Task »
Using the listing below, copy exactly the lines from the one containing "for count in" to the one containing "from mathutils import Matrix, Vector", both lines included, and no others.

** BEGIN Dataset content **

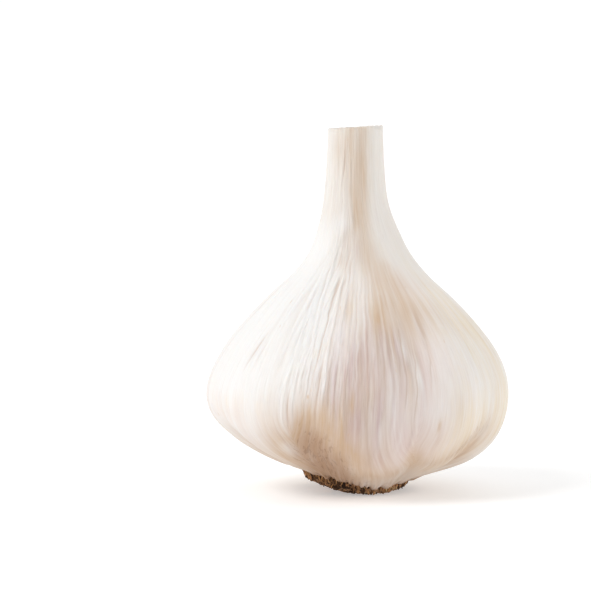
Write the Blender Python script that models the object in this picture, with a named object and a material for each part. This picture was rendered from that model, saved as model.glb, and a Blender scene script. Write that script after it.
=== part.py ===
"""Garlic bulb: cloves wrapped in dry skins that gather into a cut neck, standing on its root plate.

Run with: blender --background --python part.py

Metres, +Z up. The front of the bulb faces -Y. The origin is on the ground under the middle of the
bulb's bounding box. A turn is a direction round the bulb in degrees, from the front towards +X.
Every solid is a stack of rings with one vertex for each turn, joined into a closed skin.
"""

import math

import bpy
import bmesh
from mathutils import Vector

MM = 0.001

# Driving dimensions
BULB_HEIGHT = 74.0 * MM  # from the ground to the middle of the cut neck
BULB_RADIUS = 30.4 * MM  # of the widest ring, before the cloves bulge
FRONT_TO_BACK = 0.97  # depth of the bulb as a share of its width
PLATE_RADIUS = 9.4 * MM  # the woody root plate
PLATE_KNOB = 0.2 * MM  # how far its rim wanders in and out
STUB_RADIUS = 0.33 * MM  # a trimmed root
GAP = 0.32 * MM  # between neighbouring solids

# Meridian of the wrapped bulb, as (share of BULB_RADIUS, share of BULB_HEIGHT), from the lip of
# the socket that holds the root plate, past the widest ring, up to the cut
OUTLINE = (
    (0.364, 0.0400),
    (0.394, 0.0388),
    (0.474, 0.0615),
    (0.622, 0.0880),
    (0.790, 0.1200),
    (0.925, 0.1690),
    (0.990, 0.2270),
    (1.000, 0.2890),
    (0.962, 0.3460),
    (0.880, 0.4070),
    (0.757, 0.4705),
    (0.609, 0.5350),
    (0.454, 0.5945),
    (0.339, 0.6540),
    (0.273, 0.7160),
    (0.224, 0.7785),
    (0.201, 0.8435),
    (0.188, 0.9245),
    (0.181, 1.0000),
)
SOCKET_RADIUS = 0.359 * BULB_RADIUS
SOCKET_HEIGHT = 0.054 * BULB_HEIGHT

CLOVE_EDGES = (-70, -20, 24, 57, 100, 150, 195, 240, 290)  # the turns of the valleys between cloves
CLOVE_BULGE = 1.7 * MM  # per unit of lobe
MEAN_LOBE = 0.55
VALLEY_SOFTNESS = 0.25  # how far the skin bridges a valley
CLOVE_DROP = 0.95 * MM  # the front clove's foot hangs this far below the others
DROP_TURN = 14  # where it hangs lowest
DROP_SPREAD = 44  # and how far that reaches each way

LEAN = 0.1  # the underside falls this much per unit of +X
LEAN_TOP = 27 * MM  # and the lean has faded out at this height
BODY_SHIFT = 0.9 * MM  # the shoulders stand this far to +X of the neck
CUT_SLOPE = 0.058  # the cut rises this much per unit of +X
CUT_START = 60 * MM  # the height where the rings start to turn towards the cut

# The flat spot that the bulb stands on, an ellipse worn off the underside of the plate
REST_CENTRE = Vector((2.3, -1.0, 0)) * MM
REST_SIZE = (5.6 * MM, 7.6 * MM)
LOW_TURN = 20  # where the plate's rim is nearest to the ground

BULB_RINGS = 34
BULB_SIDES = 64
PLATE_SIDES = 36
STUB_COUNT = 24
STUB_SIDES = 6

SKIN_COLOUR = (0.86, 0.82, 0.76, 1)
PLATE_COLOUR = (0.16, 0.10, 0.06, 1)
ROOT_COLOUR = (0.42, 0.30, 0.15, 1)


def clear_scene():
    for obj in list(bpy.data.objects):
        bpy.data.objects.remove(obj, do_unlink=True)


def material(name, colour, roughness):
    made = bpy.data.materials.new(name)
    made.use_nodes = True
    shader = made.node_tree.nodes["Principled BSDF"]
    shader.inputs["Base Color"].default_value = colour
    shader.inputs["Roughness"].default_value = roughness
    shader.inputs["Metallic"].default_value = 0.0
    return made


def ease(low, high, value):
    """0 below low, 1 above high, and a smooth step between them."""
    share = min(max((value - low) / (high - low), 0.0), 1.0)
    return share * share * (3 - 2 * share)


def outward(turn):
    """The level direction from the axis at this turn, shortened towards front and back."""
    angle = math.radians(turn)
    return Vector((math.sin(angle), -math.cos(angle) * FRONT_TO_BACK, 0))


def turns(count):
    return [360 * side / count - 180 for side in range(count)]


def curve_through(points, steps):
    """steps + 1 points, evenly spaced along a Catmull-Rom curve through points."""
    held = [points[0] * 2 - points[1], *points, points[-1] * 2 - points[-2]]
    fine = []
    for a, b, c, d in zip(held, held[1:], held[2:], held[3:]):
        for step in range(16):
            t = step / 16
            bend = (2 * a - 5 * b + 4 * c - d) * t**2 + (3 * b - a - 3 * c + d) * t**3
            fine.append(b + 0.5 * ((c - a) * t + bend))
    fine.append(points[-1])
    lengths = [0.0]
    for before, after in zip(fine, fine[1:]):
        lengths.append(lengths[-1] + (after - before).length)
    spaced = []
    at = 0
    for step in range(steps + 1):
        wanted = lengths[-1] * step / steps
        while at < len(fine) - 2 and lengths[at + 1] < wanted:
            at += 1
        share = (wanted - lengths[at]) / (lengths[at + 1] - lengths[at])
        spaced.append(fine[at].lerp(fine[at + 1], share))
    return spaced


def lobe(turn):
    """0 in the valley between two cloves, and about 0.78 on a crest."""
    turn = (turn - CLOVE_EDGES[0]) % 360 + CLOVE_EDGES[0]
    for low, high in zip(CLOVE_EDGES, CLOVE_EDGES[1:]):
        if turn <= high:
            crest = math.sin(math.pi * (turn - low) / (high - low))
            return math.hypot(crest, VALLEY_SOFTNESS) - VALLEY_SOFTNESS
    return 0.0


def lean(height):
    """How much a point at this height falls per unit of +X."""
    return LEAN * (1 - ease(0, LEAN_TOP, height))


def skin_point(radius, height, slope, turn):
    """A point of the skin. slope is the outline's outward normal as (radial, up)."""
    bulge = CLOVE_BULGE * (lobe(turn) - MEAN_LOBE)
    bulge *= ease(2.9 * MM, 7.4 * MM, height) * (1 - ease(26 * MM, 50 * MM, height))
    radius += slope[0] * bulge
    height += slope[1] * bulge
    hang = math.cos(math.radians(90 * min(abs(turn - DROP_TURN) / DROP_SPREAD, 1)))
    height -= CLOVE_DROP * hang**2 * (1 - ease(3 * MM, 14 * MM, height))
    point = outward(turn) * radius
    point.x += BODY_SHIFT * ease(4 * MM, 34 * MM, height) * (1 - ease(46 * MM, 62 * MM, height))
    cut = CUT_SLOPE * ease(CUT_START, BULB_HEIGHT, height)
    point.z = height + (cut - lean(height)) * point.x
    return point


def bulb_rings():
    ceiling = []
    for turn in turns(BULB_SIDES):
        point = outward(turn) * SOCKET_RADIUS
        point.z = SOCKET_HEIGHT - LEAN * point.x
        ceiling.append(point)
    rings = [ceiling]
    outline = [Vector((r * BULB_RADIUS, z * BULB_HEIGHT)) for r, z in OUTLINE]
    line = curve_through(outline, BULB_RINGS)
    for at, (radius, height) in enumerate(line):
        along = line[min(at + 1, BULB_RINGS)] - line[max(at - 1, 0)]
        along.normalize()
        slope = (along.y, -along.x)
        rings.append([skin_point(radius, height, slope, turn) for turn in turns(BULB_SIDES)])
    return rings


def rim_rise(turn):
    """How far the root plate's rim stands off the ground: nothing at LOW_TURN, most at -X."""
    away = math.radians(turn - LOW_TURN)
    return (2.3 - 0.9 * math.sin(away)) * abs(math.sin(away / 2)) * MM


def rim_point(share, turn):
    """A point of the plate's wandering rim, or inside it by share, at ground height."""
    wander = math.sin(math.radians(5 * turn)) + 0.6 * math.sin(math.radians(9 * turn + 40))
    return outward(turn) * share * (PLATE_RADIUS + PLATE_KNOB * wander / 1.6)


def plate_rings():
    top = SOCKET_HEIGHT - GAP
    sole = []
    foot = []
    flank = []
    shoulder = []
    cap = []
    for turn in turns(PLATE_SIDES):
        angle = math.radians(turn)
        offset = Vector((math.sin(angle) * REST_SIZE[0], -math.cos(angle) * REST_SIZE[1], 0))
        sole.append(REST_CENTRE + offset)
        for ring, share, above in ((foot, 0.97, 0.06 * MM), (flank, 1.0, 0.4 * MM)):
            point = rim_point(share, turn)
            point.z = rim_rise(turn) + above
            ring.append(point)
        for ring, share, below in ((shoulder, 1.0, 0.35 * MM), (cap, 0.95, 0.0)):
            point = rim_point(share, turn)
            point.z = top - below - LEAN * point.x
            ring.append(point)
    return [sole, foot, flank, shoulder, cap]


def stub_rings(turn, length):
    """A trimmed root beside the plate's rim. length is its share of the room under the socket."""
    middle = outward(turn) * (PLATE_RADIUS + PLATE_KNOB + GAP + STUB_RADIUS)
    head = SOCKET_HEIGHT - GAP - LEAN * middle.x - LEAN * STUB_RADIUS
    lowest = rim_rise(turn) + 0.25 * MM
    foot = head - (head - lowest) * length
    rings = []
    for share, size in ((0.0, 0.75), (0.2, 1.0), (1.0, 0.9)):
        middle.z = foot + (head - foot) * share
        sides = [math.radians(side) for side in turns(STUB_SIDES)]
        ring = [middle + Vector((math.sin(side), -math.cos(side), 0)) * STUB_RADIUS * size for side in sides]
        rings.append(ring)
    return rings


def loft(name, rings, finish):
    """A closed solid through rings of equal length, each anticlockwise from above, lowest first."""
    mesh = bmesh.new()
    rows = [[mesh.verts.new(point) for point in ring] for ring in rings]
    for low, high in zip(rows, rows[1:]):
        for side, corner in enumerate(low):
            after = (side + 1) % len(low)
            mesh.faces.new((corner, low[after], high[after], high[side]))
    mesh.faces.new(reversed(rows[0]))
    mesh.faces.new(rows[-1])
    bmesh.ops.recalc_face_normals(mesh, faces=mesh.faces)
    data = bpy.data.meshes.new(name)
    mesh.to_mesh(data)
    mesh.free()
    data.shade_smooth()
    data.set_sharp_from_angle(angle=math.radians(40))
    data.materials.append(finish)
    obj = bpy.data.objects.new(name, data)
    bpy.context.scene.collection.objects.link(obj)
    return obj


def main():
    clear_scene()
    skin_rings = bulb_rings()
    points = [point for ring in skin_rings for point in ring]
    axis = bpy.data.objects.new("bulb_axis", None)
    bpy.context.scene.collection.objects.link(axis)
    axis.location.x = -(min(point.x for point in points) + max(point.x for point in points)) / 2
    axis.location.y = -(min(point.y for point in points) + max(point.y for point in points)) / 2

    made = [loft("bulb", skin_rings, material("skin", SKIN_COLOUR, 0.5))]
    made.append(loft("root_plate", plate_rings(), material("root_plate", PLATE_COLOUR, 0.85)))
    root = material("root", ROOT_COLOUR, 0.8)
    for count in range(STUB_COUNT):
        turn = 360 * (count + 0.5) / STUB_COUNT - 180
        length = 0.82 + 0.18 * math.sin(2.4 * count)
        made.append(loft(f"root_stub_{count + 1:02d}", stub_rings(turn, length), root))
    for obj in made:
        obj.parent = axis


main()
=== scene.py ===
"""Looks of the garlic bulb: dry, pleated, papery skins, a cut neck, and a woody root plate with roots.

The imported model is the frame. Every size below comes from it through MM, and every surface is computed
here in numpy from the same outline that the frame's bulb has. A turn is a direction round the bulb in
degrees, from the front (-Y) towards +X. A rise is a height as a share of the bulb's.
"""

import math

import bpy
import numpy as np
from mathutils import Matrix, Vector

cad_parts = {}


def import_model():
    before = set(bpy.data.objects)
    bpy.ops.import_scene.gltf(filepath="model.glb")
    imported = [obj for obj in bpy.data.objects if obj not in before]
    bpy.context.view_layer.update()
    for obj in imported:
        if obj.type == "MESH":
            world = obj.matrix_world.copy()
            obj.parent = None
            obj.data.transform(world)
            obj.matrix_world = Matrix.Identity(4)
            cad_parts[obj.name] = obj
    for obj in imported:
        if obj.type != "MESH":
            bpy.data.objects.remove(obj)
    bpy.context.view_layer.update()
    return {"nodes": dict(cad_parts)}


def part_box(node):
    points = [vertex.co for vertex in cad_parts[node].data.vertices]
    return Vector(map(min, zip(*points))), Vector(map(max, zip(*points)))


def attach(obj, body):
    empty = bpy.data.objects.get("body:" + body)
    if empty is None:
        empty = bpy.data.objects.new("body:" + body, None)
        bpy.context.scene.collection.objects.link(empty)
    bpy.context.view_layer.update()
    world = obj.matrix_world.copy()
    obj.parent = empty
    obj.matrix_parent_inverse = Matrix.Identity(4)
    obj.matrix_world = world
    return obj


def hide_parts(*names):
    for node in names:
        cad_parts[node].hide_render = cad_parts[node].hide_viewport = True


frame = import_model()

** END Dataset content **

Solution to the exercise »
    for count in range(STUB_COUNT):
        turn = 360 * (count + 0.5) / STUB_COUNT - 180
        length = 0.82 + 0.18 * math.sin(2.4 * count)
        made.append(loft(f"root_stub_{count + 1:02d}", stub_rings(turn, length), root))
    for obj in made:
        obj.parent = axis


main()
=== scene.py ===
"""Looks of the garlic bulb: dry, pleated, papery skins, a cut neck, and a woody root plate with roots.

The imported model is the frame. Every size below comes from it through MM, and every surface is computed
here in numpy from the same outline that the frame's bulb has. A turn is a direction round the bulb in
degrees, from the front (-Y) towards +X. A rise is a height as a share of the bulb's.
"""

import math

import bpy
import numpy as np
from mathutils import Matrix, Vector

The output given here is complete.